Friday, December 14, 2012
That Ole Devil Called Passion: Should We Stifle It Because It Can Kill, Like the Deep Blue Sea?
"What would you replace it with?"
"A guarded enthusiasm.... It's safer."
"And much duller."
So goes the tense dinner exchange between Hester Collyer (Rachel Weisz, currently enjoying Oscar buzz for her performance) and her mother-in-law (the guardedly enthusiastic one -- though unguardedly dour -- played by Barbara Jefford) in the 2011 film adaptation of Terence Rattigan's 1952 adultery-themed play The Deep Blue Sea, which is a little like Take This Waltz set in 1950 London instead of modern-day Toronto.
I understand Mother Collyer's fear of giving in and letting go. Passion may be vibrant and thrilling, making you feel as if you're really alive, but it can be dangerous, too. It can cause you to act completely out of character, crazy in love, lust or hate, violently happy, sad, angry or mad. Enthusiasm is safer. It's so much easier to recover from enthusiasm.
But sound as Mother Collyer's reasoning might be, I wouldn't dream of encouraging such stereotypical British uptightness. I share Hester's distaste for sports and her tendency to feel everything, truly, madly, deeply. I raise my voice, I gesticulate wildly, I laugh uncontrollably. Cackling like a hyena, head flung back, mouth wide open, might be ugly, but it feels a lot better than the prettier alternative: a smirk and a giggle. What's life without a little messy? That's how you know you're living it, which is the excellent point Meryl Streep made to Uma Thurman in the movie Prime.
What's life without danger and risk, extreme highs and lows that can lead to something ugly -- like attempted suicide, Hester's fate -- but can also lead to something beautiful that makes us feel more alive than we ever thought possible? Lose your heart, lose your head, lose control. Just lose something.

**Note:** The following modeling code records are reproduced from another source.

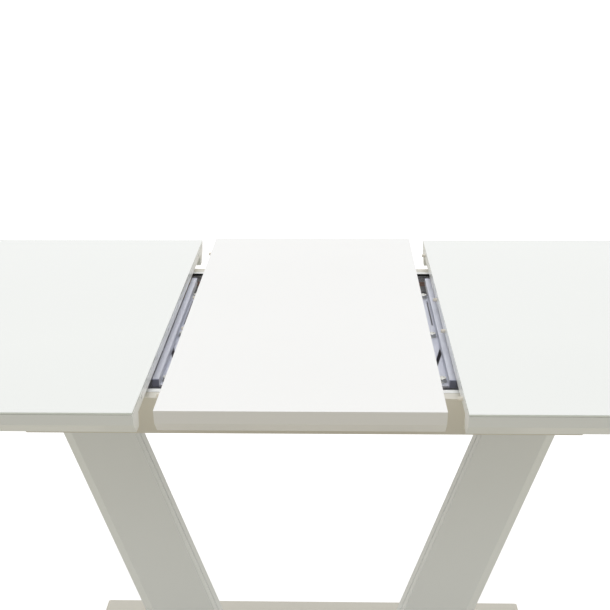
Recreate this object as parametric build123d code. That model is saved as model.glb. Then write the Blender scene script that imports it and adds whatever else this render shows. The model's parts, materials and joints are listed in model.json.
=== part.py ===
from build123d import *
import math
import os

# Extendable dining table: two sliding half tops, a loose leaf between them, a fixed frame, V legs and a base.
# Millimetres. X runs along the table, Y is its depth with the front at -Y, and Z is up from the floor.
# Heights are named from the half tops' upper surface where a piece hangs from it, through below().

# Table tops
HALF_TOP_Z = 757.0
TABLE_DEPTH = 900.0
HALF_LENGTH = 800.0
LEAF_LENGTH = 400.0
LEAF_PROUD = 3.0
HALF_EDGE_X = 228.5          # inner edge of each half top at the open stop
GLASS_THICK = 4.0
PANEL_BOTTOM = 19.0          # depth of the panel's underside below its own surface
RIM_BOTTOM = 41.0            # depth of the rims' flat underside
RIM_WIDTH = 48.0
FACET_DEPTH = 22.0           # the steep upper facet of the edge ends here
FACET_INSET = 7.0
BEVEL_INSET = 21.0           # further inset over the undercut bevel

# Dowels between the halves and the leaf
DOWEL_RADIUS = 3.0
DOWEL_PROUD = 7.0
DOWEL_EMBED = 18.0
DOWEL_HOLE_RADIUS = 3.3
DOWEL_HOLE_DEPTH = 10.0
DOWEL_DEPTH = 10.5           # below the surface of the piece that holds the dowel
DOWEL_YS = (-370.0, -83.0, 83.0, 370.0)

# Fixed frame
APRON_LENGTH = 820.0
APRON_OUTER_Y = 331.5
APRON_THICK = 22.5
APRON_TOP = 27.0
APRON_BOTTOM = 84.0
BOARD_THICK = 10.0
BOARD_HOUSING = 8.0          # the boards' ends are let into the aprons by this much
BOARD_INNER_X = 200.0
BOARD_OUTER_X = 390.0
CENTRE_BOARD_WIDTH = 200.0
BATTEN_WIDTH = 20.0
BATTEN_END_GAP = 10.0

# Three-section ball-bearing slides, one on each side of each half
SLIDE_HEIGHT = 45.0
SLIDE_THICK = 12.7
SLIDE_SHEET = 1.2
SLIDE_LIP = 2.8
OUTER_SPAN = (15.0, 385.0)
MID_SPAN = (134.0, 484.0)
INNER_SPAN = (248.5, 598.5)
MID_HEIGHT = 34.0
INNER_HEIGHT = 25.0
RUNNER_SPAN = (236.0, 620.0)
RUNNER_THICK = 22.0
RUNNER_BOTTOM = 72.0

# Cross bars and the zinc plates under them; outlines are (x, y) on the right plate
BAR_INNER_X = 220.5
BAR_WIDTH = 10.5
BAR_TOP = 28.0
BAR_BOTTOM = 40.0
BAR_SPAN_Y = (-258.0, 272.0)
BAR_WALL = 1.5
CAP_THICK = 3.0
PLATE_INNER_X = 130.0
PLATE_THICK = 3.0
PLATE_SPAN_Y = (-250.0, 197.0)
WINDOW = ((220.5, -84.0), (226.5, -84.0), (201.5, -212.0), (195.5, -212.0))
SLOT = ((216.0, 30.0), (218.6, 30.0), (218.6, 165.0), (216.0, 165.0))
POST_RADIUS = 6.0
POST_X = 211.5
POST_YS = (-232.0, -29.0, 185.0)
WASHER_RADIUS = 8.0
WASHER_THICK = 1.6
HEX_ACROSS_FLATS = 13.0
HEX_HEIGHT = 5.3

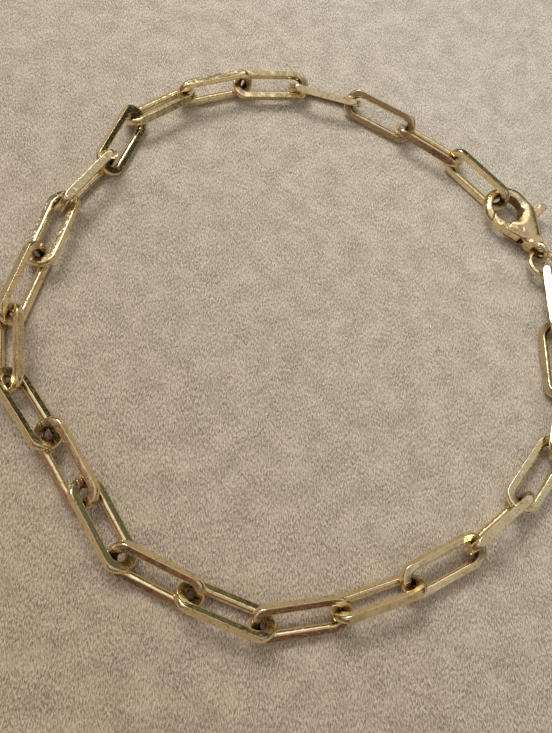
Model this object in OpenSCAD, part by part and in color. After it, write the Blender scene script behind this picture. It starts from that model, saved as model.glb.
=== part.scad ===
// Link bracelet of long flat-cut links, closed by a hook clasp with a sprung lever.
// It lies on a flat surface as a whole closed loop, each link leaning as it fell.
// Millimetres, +Z up. The origin is the centre of the loop, on the surface.

/* [Link] */
// Outer length of one link
link_len = 9; // [8:0.1:10]
// Thickness of the round wire that a link is bent from
wire_d = 1; // [0.9:0.05:1.1]
// How much wider the slot inside a link is than its wire
wire_play = 0.65; // [0.6:0.05:0.9]
// Thickness of a link once both faces are cut flat
link_t = 0.76; // [0.66:0.02:0.8]
// Depth cut off the outside of each long side
side_cut = 0.225; // [0.15:0.025:0.25]

/* [Jump ring] */
// Outer diameter of the jump ring
ring_d = 4.1; // [3.9:0.1:4.5]
// Thickness of its wire
ring_wire = 0.7; // [0.6:0.05:0.75]
// Height of the middle of the ring above the surface
ring_z = 1.31; // [1.25:0.01:1.35]
// How far it tips down towards the clasp, in degrees
ring_tip = 7; // [5:0.5:8]

/* [Clasp body] */
// Whole length, from the far side of the eye to the front of the hook
clasp_len = 10.1; // [9.8:0.1:10.8]
// Width of the round head
head_w = 5.7; // [5.5:0.1:6]
// Diameter of the round opening inside the hook
opening_d = 3.4; // [3.2:0.1:3.6]
// How far the opening is set off the middle line, towards the gate
opening_off = 0.25; // [0.1:0.05:0.35]
// How far the slope of the opening's edge is set forward, towards the hook's bar
bevel_ahead = 0.5; // [0.3:0.05:0.6]
// Height above the middle where the opening's edge starts to slope outwards
bevel_from = 0.4; // [0.3:0.05:0.5]
// Thickness over the lever's pin, where the body is fullest
clasp_t = 1.9; // [1.8:0.1:2.2]
// Thickness of the bar at the front of the hook
hook_t = 1.1; // [1:0.05:1.2]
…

Pain is an unavoidable fact of life. It's better to deal with it when it shows up than to make a preemptive strike to banish it from your existence completely. Last night I was speaking to a couple that lives a few floors down from me, and we were commiserating about an affliction I share with both husband and wife: chronic migraine headaches, which, for all of us, seem to be worse in Bangkok than anywhere else. (We all blamed the intense heat and inner-city pollution.) I told them about the doctor in Buenos Aires who once prescribed for me an anti-depressant as a preventative measure against my headaches. I took them for one week, during which I didn't have a single pain in the head.
The problem was I didn't feel much of anything anywhere else. I missed my passion of mind, my ups and downs, my sex drive, which for many of us, is the center of passion. (Would you prefer a lover who is passionate or one who is guardedly optimistic, which is much easier to fake?) I felt like the walking dead, haunting the streets, haunting my own soul. If those pills were making me feel so depressed, I couldn't imagine what they must do to the clinically depressed.
I flushed them down the toilet and returned to my regularly scheduled headache. Though it hurt like hell, l liked knowing that I'd still feel everything -- the bad and the good -- as passionately as ever when the pain pain went away. I knew it would come again some other day, but I'd rather live with a 50 percent chance of pain in my head if it means I get to feel 100 percent of everything else.